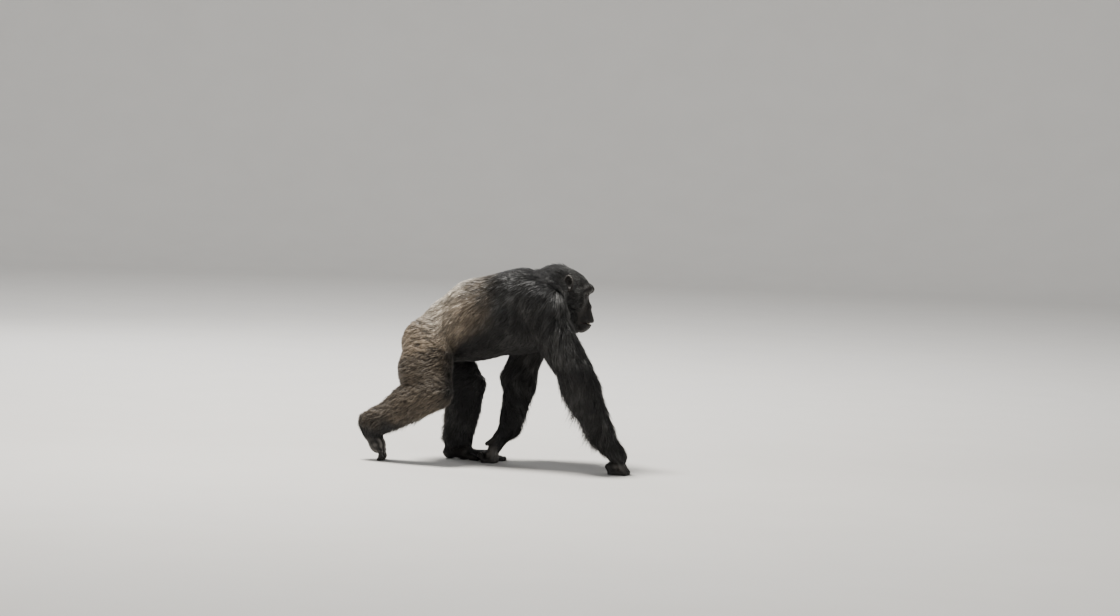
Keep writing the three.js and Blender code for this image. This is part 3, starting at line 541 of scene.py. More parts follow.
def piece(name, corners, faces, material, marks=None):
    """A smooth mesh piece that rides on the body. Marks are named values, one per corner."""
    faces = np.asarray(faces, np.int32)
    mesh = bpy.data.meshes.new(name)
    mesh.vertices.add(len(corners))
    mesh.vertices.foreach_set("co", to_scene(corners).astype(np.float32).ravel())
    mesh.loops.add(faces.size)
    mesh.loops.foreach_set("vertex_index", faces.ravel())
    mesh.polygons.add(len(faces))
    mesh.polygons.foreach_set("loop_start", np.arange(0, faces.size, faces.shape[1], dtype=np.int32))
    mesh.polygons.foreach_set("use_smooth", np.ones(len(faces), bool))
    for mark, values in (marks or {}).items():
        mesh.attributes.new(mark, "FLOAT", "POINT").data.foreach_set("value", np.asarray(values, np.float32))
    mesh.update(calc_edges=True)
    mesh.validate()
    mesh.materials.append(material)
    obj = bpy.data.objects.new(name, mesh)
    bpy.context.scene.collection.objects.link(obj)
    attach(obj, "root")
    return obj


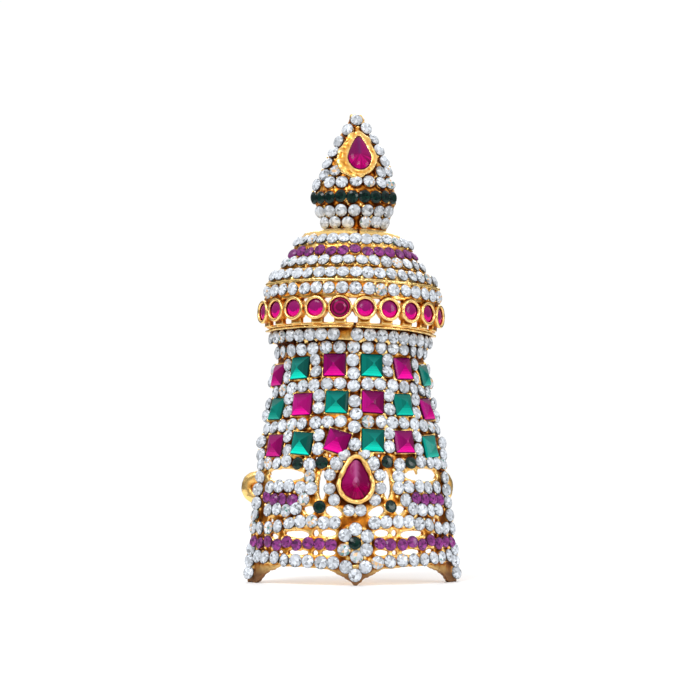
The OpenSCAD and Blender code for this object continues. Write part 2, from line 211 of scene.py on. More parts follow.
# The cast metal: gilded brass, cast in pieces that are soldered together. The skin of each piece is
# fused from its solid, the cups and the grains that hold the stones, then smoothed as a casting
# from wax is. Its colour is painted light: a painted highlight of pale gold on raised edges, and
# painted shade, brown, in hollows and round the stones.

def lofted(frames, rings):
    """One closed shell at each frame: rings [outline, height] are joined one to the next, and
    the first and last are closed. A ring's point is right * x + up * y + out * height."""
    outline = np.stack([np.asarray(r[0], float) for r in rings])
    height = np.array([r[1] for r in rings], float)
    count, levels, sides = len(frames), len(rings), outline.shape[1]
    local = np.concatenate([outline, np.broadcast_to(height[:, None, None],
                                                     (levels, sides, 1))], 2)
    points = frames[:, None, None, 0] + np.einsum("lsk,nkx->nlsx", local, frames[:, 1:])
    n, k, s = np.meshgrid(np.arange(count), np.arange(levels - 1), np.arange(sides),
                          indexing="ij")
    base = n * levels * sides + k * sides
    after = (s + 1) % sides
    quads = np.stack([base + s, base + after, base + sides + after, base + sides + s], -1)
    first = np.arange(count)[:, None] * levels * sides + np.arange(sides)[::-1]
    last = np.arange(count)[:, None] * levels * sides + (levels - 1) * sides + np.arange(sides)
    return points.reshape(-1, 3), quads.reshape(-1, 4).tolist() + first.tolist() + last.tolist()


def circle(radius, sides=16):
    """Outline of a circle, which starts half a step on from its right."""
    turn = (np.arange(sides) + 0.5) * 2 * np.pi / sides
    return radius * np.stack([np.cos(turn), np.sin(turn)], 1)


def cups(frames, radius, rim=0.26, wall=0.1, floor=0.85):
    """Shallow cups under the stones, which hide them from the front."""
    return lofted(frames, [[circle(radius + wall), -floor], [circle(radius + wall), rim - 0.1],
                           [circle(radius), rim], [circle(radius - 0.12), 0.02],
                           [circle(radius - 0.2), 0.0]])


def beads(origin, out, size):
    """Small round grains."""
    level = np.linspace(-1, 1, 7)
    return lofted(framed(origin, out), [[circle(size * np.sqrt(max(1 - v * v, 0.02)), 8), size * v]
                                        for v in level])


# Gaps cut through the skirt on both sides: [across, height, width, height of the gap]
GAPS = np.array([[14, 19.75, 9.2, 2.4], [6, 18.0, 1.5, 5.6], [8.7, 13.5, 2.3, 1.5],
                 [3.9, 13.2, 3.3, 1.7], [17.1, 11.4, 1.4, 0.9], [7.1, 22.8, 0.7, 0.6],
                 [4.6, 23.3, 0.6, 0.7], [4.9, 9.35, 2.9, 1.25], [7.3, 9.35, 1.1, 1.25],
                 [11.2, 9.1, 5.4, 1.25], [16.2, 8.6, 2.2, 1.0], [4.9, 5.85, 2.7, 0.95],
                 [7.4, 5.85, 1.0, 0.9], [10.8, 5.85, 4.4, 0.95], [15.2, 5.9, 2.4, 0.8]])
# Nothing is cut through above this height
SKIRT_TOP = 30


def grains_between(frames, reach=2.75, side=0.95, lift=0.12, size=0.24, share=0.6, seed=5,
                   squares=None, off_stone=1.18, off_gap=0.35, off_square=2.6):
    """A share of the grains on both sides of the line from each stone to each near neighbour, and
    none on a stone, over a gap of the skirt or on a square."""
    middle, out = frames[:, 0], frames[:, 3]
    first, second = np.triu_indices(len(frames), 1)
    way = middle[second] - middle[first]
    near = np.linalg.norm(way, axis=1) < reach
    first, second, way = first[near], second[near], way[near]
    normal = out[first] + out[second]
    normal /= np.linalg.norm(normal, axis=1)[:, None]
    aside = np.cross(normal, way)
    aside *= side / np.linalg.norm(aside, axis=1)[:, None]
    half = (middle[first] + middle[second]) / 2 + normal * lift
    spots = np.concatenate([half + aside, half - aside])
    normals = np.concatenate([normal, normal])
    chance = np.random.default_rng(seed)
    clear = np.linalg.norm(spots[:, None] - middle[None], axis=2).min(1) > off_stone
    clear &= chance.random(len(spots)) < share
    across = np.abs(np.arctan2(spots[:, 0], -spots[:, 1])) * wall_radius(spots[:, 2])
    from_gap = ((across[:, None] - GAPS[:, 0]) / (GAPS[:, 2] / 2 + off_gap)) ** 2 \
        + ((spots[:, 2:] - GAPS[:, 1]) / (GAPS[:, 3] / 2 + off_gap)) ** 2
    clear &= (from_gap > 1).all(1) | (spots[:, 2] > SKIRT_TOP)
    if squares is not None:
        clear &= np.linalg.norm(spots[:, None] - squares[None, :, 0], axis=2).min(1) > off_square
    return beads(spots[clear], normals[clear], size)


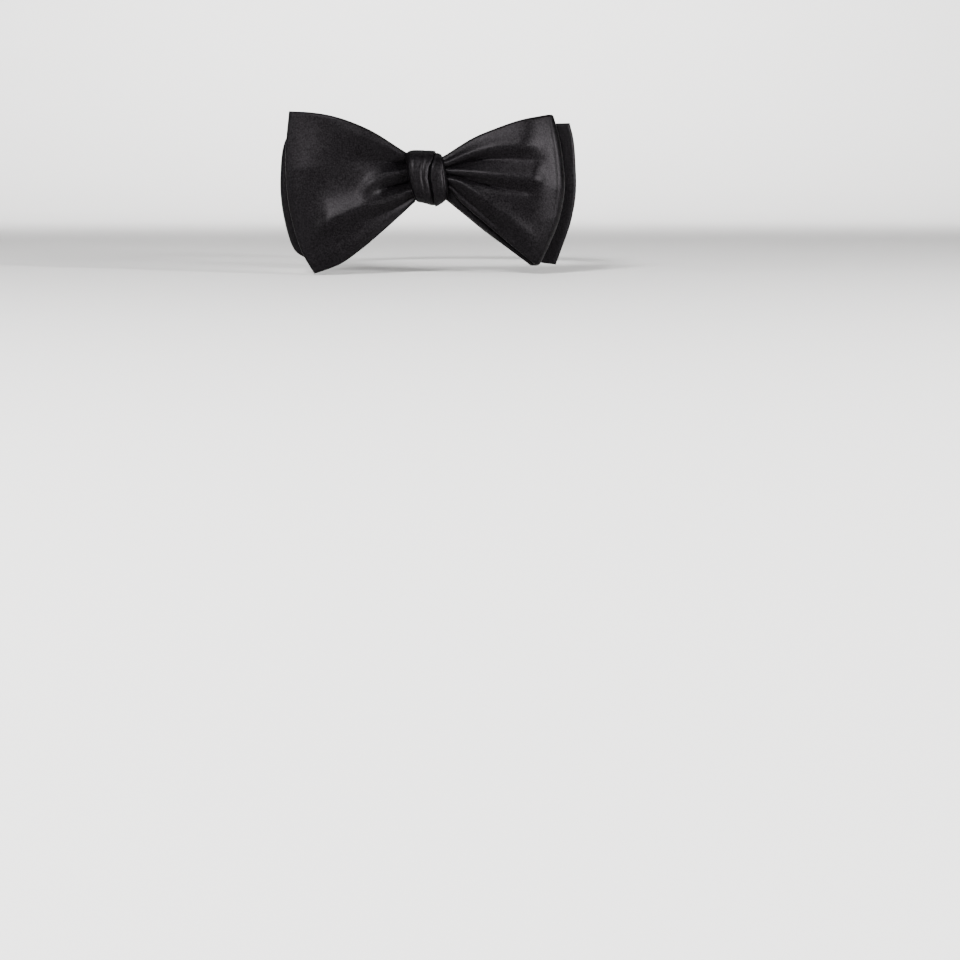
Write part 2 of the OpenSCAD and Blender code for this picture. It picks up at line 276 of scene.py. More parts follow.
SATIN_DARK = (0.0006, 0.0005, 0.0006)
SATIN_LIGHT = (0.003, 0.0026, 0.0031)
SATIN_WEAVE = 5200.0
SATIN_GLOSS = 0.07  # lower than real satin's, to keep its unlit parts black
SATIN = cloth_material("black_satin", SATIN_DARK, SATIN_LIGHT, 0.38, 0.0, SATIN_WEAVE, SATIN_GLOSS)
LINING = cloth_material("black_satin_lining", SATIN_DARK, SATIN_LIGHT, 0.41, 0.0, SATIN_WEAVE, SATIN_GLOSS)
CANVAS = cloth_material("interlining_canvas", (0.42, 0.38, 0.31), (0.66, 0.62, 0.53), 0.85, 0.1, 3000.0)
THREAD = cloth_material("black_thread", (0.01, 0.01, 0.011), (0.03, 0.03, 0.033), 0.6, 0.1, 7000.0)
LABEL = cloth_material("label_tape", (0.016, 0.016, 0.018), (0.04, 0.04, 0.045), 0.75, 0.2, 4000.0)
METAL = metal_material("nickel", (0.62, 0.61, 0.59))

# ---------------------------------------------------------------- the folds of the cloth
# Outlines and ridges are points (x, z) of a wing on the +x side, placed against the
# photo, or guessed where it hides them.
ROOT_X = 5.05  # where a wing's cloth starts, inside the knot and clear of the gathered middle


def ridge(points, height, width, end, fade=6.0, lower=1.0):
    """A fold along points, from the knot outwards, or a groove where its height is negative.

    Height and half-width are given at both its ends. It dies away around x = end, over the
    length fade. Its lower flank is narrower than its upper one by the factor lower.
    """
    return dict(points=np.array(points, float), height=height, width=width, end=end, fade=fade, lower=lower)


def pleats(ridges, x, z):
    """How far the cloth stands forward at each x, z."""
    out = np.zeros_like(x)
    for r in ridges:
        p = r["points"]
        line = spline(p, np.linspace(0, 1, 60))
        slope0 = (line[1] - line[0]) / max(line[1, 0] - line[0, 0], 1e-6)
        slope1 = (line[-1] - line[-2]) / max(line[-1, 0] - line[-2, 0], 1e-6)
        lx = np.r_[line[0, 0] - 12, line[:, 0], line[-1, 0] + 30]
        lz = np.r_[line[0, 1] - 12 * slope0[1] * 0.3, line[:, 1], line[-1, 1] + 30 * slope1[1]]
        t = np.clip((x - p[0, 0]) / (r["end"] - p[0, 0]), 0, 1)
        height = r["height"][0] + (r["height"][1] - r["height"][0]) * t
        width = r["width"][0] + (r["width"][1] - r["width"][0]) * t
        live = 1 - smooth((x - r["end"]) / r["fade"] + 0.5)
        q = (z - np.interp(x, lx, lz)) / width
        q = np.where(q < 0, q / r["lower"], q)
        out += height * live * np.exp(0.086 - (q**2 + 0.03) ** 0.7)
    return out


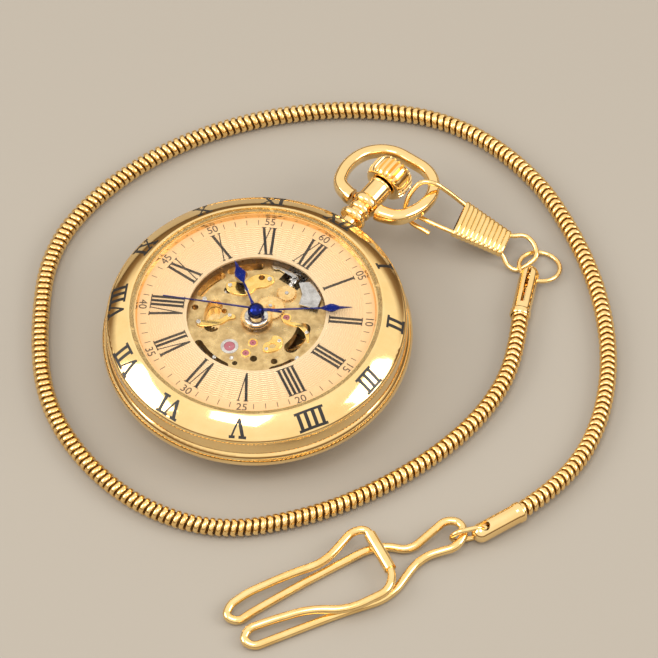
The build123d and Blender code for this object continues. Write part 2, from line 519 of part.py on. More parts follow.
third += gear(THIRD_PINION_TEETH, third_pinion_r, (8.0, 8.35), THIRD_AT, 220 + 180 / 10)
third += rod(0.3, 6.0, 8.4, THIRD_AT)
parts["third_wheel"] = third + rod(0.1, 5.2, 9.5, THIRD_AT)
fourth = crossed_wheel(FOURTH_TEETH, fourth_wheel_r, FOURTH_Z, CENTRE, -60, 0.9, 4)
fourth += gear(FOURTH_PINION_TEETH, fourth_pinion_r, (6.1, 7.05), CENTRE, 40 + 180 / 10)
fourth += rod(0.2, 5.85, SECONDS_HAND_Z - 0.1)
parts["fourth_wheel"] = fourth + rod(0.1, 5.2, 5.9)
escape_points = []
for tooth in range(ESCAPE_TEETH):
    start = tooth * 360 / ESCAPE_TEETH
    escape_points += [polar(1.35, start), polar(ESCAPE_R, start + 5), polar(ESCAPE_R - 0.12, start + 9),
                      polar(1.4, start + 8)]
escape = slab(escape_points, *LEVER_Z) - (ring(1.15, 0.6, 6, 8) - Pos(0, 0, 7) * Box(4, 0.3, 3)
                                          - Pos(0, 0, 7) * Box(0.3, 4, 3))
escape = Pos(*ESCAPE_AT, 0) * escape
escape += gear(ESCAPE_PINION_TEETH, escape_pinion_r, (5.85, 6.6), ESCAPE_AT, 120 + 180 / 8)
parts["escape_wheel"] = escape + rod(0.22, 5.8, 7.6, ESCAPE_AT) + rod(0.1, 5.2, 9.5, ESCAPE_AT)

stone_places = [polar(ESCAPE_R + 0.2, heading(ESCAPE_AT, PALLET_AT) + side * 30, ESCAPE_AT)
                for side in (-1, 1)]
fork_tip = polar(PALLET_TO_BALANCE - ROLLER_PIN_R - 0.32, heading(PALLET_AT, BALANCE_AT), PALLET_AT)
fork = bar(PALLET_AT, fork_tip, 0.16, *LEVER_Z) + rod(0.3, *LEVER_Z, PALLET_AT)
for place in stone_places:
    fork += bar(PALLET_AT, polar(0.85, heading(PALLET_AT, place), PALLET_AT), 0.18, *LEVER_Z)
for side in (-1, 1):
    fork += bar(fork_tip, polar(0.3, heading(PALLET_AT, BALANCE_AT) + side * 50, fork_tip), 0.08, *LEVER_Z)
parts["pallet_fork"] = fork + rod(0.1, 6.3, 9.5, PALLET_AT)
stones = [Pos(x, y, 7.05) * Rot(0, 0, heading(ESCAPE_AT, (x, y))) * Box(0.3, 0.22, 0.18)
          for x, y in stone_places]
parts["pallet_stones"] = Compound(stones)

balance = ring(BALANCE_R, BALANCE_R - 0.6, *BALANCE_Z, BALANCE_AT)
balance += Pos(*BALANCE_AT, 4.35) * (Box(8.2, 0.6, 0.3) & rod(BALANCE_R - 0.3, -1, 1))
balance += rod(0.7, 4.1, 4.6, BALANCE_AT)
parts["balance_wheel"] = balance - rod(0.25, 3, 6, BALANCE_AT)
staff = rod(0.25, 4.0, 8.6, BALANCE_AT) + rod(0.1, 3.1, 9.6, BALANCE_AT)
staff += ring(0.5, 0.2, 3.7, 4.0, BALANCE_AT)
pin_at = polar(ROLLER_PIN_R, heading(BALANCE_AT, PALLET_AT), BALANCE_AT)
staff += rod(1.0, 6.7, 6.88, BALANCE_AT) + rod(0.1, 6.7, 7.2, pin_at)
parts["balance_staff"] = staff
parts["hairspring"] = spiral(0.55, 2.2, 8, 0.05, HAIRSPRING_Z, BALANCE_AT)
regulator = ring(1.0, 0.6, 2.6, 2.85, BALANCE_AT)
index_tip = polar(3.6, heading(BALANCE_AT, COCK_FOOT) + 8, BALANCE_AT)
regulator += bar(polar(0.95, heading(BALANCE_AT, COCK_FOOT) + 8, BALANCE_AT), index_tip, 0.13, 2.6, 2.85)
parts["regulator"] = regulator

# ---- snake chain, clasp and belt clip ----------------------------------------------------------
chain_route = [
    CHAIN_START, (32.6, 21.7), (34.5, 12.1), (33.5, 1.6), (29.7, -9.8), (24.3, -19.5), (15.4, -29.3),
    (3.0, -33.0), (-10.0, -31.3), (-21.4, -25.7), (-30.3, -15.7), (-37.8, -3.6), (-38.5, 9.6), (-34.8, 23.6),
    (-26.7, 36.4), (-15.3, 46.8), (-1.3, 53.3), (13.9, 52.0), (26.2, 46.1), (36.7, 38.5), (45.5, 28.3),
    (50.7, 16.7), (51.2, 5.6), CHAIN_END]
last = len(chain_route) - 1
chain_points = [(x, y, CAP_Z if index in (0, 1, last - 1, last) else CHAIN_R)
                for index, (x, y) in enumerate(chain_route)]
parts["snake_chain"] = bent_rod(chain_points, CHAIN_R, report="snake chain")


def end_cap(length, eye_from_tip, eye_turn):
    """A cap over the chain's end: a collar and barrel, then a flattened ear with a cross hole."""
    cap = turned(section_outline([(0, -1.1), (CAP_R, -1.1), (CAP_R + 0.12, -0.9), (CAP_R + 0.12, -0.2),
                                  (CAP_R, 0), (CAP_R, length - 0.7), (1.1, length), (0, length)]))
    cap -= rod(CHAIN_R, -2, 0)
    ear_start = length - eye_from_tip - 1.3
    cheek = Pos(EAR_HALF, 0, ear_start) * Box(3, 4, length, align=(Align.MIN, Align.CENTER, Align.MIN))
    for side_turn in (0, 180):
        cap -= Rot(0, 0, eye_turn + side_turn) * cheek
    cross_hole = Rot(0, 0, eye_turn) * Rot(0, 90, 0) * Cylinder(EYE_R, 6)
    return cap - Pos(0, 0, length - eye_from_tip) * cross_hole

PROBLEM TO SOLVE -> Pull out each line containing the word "code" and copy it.

RESULT OF THE EXERCISE ->
Keep writing the three.js and Blender code for this image. This is part 3, starting at line 541 of scene.py. More parts follow.
The OpenSCAD and Blender code for this object continues. Write part 2, from line 211 of scene.py on. More parts follow.
Write part 2 of the OpenSCAD and Blender code for this picture. It picks up at line 276 of scene.py. More parts follow.
The build123d and Blender code for this object continues. Write part 2, from line 519 of part.py on. More parts follow.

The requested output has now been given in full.